There’s really something much more serious under the surface of the Spoiler. They might starve for attention, find difficulty searching for things to talk about, or have trouble telling jokes. This tripod of social ineptitude forms the natural formula for major league movie spoiling. They hope to get attention, conversation and laughs out of revealing the plots for movies you mention you’d like to see. They may think they’re doing you a favor, but all they’re really doing is giving you the punchy ending without the entertaining journey it took to get there, not to mention the $100 million production value.

It’s like delivering a joke without any context, which reminds me of that Polish textile factory that burned to the ground – they’re still in business.

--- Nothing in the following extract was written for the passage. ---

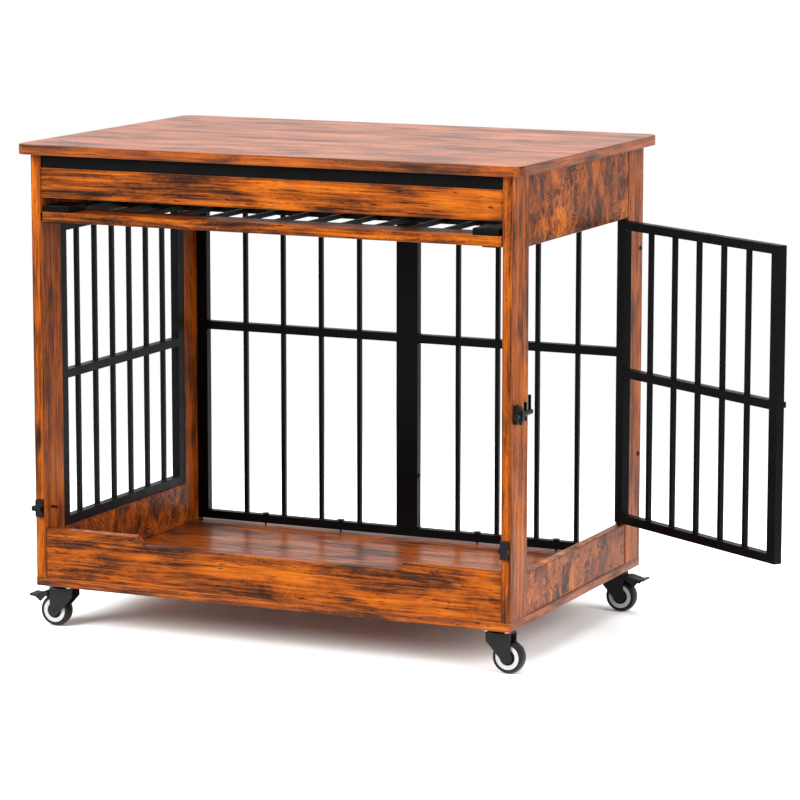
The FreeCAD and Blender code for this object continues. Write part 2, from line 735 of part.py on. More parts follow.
def caster_core():
    """The pale wheel body: a rim, a sunk web and a hub, bored for the axle."""
    hub = fork_inner_width / 2 - seat_gap
    rim = tyre_width / 2 - rim_inset
    web = rim - web_inset
    hub_radius = wheel_bore_radius + hub_wall
    outline = [(wheel_bore_radius, hub), (hub_radius, hub), (hub_radius, web),
               (rim_bore_radius, web), (rim_bore_radius, rim), (wheel_ring_radius, rim)]
    outline += [(r, -y) for r, y in reversed(outline)]
    corners = [V(r, y, 0) for r, y in outline]
    return wheel_turned(Part.makePolygon(corners + corners[:1]).Edges)


def caster_pedal(pressed):
    """The brake pedal: a pressed hood over the wheel that ends in a turned-up lip."""
    top = crown_bottom - pedal_drop
    root = pedal_pin_forward - pedal_pin_wall
    tip = caster_trail + pedal_reach
    lip = tip - pedal_lip
    tyre_front = caster_trail + wheel_radius
    dip, edge = top - pedal_dip, top - pedal_lip_drop
    side_view = [(root, top), (tyre_front - pedal_slope_run, top), (lip, dip), (tip, edge),
                 (tip, edge - pedal_lip_thickness), (lip, dip - pedal_lip_thickness),
                 (tyre_front, top - pedal_skirt), (root, top - pedal_skirt_root)]
    half = pedal_width / 2
    hood = prism([(x, -half, z) for x, z in side_view], V(0, pedal_width, 0))
    # Between the ears of the fork the hood is narrower; past them it has its full width.
    neck_half = fork_inner_width / 2 - seat_gap
    neck_end = max(ear_half_length, caster_trail + ear_eye_radius) + pedal_ear_gap
    for side in (-1, 1):
        hood = hood.cut(block(root, neck_end, side * neck_half, side * half, 0, top))
    hollow = neck_half - pedal_sheet
    hood = hood.cut(block(root, pedal_roof_start, -hollow, hollow, 0, top))
    hood = hood.cut(block(root, neck_end + pedal_sheet, -hollow, hollow, 0, top - pedal_sheet))
    mouth = half - pedal_sheet
    roof = min(dip - pedal_lip_thickness, top - pedal_sheet)
    hood = hood.cut(block(neck_end + pedal_sheet, lip, -mouth, mouth, 0, roof))
    pin = V(pedal_pin_forward, -half, pedal_pin_z)
    for turn in (0, -pedal_travel):
        wheel = rod(V(caster_trail, -half, wheel_radius), Y_AXIS, wheel_radius + tyre_gap, pedal_width)
        wheel.rotate(pin, Y_AXIS, turn)
        hood = hood.cut(wheel)
    hood = hood.cut(rod(pin, Y_AXIS, pedal_pin_radius + running_gap, pedal_width))
    if pressed:
        hood.rotate(pin, Y_AXIS, pedal_travel)
    return hood


# ---- screws ---------------------------------------------------------------------------------
def screw(seat, direction, length):
    """A pan head screw: its head stands on the seat, against the way it is driven."""
    drive = V(*direction)
    head = rod(seat, -drive, screw_head_radius, screw_head_height)
    crest = seat - drive * screw_head_height
    head = rounded(head, screw_head_round, lambda box: box.Center.distanceToPoint(crest) < screw_head_round)
    return joined([head, rod(seat, drive, screw_shank_radius, length)])


def back_panel_screws():
    """The screws through the back posts into the back grilles."""
    return Part.makeCompound([screw(V(side * half_width, back_panel_y, base_top + height), (-side, 0, 0),
                                    board + screw_in_stile)
                              for side in (-1, 1) for height in back_screw_heights])


def panel_bolt():
    """The bolt that joins the back grilles' middle stiles, with its nut."""
    z = base_top + panel_bolt_height
    nut = rod(V(-stile_width, back_panel_y, z), V(-1, 0, 0), screw_head_radius, screw_head_height)
    return joined([screw(V(stile_width, back_panel_y, z), (-1, 0, 0), 2 * stile_width), nut])


def rail_screws():
    """The screws through the back grilles' bottom rails into the base panel."""
    seat = base_top + back_panel_gap_low + rail_height
    depth = rail_height + back_panel_gap_low + screw_in_board
    return Part.makeCompound([screw(V(x, back_panel_y, seat), (0, 0, -1), depth)
                              for x in rail_screw_places()])


def caster_screws():
    """The screws through the casters' plates into the base panel."""
    return Part.makeCompound([screw(V(x, y, plate_bottom), (0, 0, 1), plate_thickness + screw_in_board)
                              for place in caster_places() for x, y in caster_screw_places(*place)])


# ---- the whole crate ------------------------------------------------------------------------
def build():
    """Every node of the crate, by name."""
    nodes = {"tabletop": tabletop(), "base_panel": base_panel(), "front_apron": front_apron(),
             "front_beam": front_beam(), "front_board": front_board(), "left_panel": left_panel(),
             "side_door_frame": side_door_frame(), "side_door_keeper": side_door_keeper(),
             "hinge_pins": hinge_pins(), "front_door_grille": front_door_grille(),
             "front_door_rail": front_door_rail(), "front_door_backing_plates": front_door_backing_plates(),
             "front_door_sliders": front_door_sliders(), "door_stops": door_stops(),
             "side_catch_bracket": side_catch_bracket(), "side_catch_bolt": side_catch_bolt(),
             "back_panel_screws": back_panel_screws(), "rail_screws": rail_screws(),
             "panel_bolt": panel_bolt(), "caster_screws": caster_screws()}
    for name, side in SIDES:
        nodes["post_front_" + name] = post(side, -1)
        nodes["post_back_" + name] = post(side, 1)
        nodes["side_apron_" + name] = side_apron(side)
        nodes["side_board_" + name] = side_board(side)
        nodes["back_panel_" + name] = back_panel(side)
        nodes["front_door_cap_" + name] = front_door_cap(side)
        nodes["catch_bracket_" + name] = catch_bracket(side)
        nodes["catch_bolt_" + name] = catch_bolt(side)
    for name, place in zip(CASTERS, caster_places()):
        label = "caster_" + name
        nodes[label + "_plate"] = placed(caster_plate(), place)
        nodes[label + "_fork"] = placed(caster_fork(name in BRAKED), place)
        nodes[label + "_axle"] = placed(caster_axle(), place)
        nodes[label + "_tyre"] = placed(caster_tyre(), place)
        nodes[label + "_core"] = placed(caster_core(), place)
        if name in BRAKED:
            nodes[label + "_pedal"] = placed(caster_pedal(name in PRESSED), place)
    return nodes


if __name__ == "__main__":
    os.makedirs("parts", exist_ok=True)
    for node, shape in build().items():
        shape.exportStep(os.path.join("parts", node + ".step"))
        box = shape.BoundBox
        print(f"{node:28s} solids {len(shape.Solids)} faces {len(shape.Faces):4d} valid {shape.isValid()} "
              f"x {box.XMin:7.1f} {box.XMax:7.1f} y {box.YMin:7.1f} {box.YMax:7.1f} "
              f"z {box.ZMin:7.1f} {box.ZMax:7.1f}")
    print(f"side door pin at x {hinge_x:.2f}, y {hinge_y:.2f}")
    print(f"front door pivot at y {pivot_y:.2f}, z {pivot_z:.2f}, travel {front_door_travel:.2f}")
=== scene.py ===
"""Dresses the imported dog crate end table: finishes, small welded and turned parts, studio, camera.

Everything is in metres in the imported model's frame. X runs along the crate from its left side to
its right, Y from its front to its back, and Z up from the floor.
"""
import logging
import math
from collections.abc import Sequence
from dataclasses import dataclass
from enum import Enum

import bmesh
import bpy
import numpy as np
from mathutils import Matrix, Vector


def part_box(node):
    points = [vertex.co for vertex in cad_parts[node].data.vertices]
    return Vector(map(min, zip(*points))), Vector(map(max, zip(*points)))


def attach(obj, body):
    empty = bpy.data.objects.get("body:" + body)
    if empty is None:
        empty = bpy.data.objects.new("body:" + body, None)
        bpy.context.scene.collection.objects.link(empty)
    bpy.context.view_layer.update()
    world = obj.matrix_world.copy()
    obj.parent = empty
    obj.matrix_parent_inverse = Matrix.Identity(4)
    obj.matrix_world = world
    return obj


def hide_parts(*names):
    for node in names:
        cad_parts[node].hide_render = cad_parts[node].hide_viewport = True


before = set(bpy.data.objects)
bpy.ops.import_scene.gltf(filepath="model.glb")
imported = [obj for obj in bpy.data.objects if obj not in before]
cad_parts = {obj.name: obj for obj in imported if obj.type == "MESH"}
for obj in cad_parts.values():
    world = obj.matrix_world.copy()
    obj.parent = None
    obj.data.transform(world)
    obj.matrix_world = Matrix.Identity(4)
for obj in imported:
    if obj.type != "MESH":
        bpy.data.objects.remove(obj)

log = logging.getLogger("dog_crate_table")

Colour = tuple[float, float, float, float]
Triple = tuple[float, float, float]
Socket = bpy.types.NodeSocket


class Grain(Enum):
    """The axis that a board's grain runs along."""

    ALONG_X = 0
    ALONG_Y = 1
    ALONG_Z = 2


class Side(Enum):
    """A side of the crate, with the sign of its X."""

    LEFT = -1
    RIGHT = 1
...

Whenever a movie is spoiled for me, I always remember a ’50s flick called “The Bad Seed” about this young girl who murders people (that’s the plot, not the twist, mind you). After the dramatic final showdown, a disclaimer appears on the screen, just before the credits:
“The producers ask that you do not divulge the ending to this film. Thank you.”

Audiences today would look at this and say, “I can’t believe they’re telling me not to tell anyone the ending — that’s fundamental.”

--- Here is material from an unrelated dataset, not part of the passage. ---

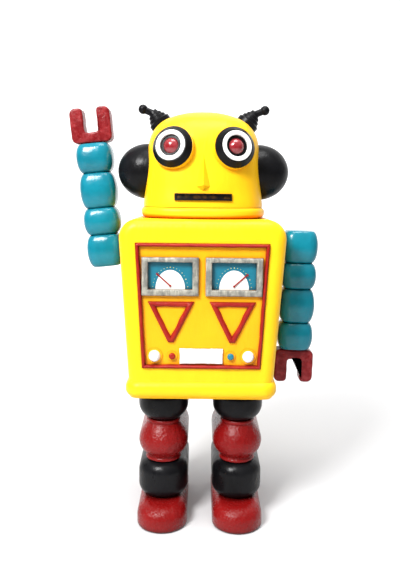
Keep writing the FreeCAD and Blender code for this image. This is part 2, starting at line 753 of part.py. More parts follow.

Of course, “The Bad Seed” was made in the heyday of cautious Hollywood, when studios assumed the average intellect of the audience member was somewhere between that of a horse and frog; they didn’t outright trust people to keep the ending to themselves. Today, we don’t have these disclaimers because studios, I guess, have learned not to underestimate their audiences.

But, Spoilers, I guess they’re just overestimating you.